Earlier this year, the SEC proposed its own long-awaited overhaul of the regulation of broker-dealers and investment advisers. At the time, the Department of Labor’s fiduciary rule was still the law of the land, and the pressure was on the SEC to “harmonize” – both the SEC’s regulation with the DoL’s version, and to close what has long been perceived as a concerning gap in the standards of conduct that apply to the “suitable” advice delivered by brokers versus the “fiduciary” advice of (registered) investment advisers.
And while the DoL fiduciary rule has since been struck down, consideration of the SEC’s advice rule is still, thus far, proceeding as planned, with a controversial overhaul of the standards of conduct for broker-dealers that would require them to act in the “best interests” of their customers when making a recommendation (but not as a fiduciary at all times in their relationship with clients) under the new Regulation Best Interest, along with a new Form CRS (Customer/Client Relationship Summary) to better describe the nature of the broker or investment adviser’s relationship with the consumer, and a potential limitation on the use of the “financial advisor” title by at least the brokers at standalone broker-dealers who have no RIA affiliation.

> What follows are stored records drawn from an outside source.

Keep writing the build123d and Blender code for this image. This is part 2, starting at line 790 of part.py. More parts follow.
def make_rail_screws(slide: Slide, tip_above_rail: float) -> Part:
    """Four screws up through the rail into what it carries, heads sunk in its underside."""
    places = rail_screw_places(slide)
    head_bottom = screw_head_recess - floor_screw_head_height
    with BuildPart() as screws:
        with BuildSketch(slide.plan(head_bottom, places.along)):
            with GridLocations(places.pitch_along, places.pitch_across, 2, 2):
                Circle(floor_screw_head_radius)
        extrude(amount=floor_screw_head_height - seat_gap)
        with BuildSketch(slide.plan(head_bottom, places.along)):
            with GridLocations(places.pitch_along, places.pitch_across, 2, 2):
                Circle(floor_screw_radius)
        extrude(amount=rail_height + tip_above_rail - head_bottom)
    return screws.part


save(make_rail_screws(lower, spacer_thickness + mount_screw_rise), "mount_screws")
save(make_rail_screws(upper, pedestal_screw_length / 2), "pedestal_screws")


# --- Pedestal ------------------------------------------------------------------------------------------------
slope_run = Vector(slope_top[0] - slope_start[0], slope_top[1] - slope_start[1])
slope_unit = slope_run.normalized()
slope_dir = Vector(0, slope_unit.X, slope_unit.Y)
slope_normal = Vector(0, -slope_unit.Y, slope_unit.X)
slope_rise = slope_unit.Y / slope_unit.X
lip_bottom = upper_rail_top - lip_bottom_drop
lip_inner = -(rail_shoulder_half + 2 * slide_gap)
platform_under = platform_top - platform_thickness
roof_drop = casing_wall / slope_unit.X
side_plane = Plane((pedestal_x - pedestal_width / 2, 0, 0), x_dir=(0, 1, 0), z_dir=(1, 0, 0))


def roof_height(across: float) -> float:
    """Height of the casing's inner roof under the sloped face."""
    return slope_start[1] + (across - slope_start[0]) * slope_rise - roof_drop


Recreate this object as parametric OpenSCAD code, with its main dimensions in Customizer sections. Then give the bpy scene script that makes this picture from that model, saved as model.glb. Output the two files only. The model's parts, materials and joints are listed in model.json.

Yet, while the SEC’s efforts to lift the standards of advice being delivered by brokers is laudable, arguably its effort to do so by applying Regulation Best Interest to the “pay as you go” episodic or transaction advice of brokers inappropriately redefines the Investment Advisers Act of 1940 itself… which knowingly subjected broker-dealers to a lower standard than that of investment advisers specifically because brokers are not supposed to be in the business of advice (ongoing or episodic) in the first place, and were only permitted to provide advice to the extent that advice was/is “solely incidental” to the sale of brokerage products and services. In other words, the problem is not that broker-dealers are giving advice without being subject to a fiduciary standard under FINRA regulation; the problem is that broker-dealers giving such advice are required to register as investment advisers, and if they did, they would already subject them to the fiduciary standard that applies to registered investment advisers, rendering the entire Regulation Best Interest proposal moot anyway!
In this context, it is especially concerning that the SEC’s proposals appear to undermine the clear choice between sales versus advice that Congress intended when establishing the ’40 Act in the first place. After all, it’s hard to imagine that consumers will understand the sales-versus-advice distinction when the proposed Form CRS disclosure states that consumers may receive advice from a broker on a transactional or episodic basis or from an investment adviser on an ongoing basis (when the SEC already requires advisors providing transactional or episodic advice in the form of hourly and project planning fees to become investment advisers anyway), and it is unclear how any consumer could understand their choices given the Form CRS disclosure that broker-dealers “must act in your best interest and not place our interests ahead of yours” while investment advisors “are held to a fiduciary standard” which the SEC defines as the obligation to “act in the best interest of the client” as well!
Similarly, while the SEC’s advice rule proposes to reduce consumer confusion by limiting the use of the “financial advisor” term by standalone broker-dealers and their registered representatives, it continues to allow hybrid advisors to use the label, knowing full well that at least a portion of the advisor’s services will not be in his/her capacity as an advisor but as a salesperson. In other words, advisors are explicitly being granted permission to market their services as “advice” and implement that advice without being subject to the appropriate standard for advice, without any requirement to explain to the consumer when the advice relationship ended. For which the SEC suggests consumers might be “confused” by a requirement that the advisor clearly disclosure and use proper labels for the “hat” being worn… instead of recognizing that the confusion stems from the nature of the dual-hatted advice-and-also-sales relationship in the first place, for which clear use of titles at all times alleviates the confusion!
The bottom line, though, is simply to recognize that the real problem in the marketplace for financial advice today isn’t that broker-dealers are giving advice without being subject to the fiduciary duty that has always been applied to advice relationships of trust and confidence, or that the application of a fiduciary duty to the broker-dealer model could limit choice (and thus why a lower Regulation Best Interest standard is needed instead). The real problem is that Congress articulated in the Investment Advisers Act of 1940 that consumers should have a choice – between brokerage sales and investment advice – which the SEC’s Regulation Best Interest proposal not only fails to honor, but risks undermining to the detriment of advisor competition in the marketplace and the elimination of clear choices for consumers.
In any event, though, whether you agree or disagree, the time to do so is now, as the 90-day Public Comment period on the SEC’s proposals ends on August 7th. So, if you haven’t submitted your own comments to the SEC about why Regulation Best Interest and Form CRS should, or shouldn’t, move forward… now is the time to make your voice heard!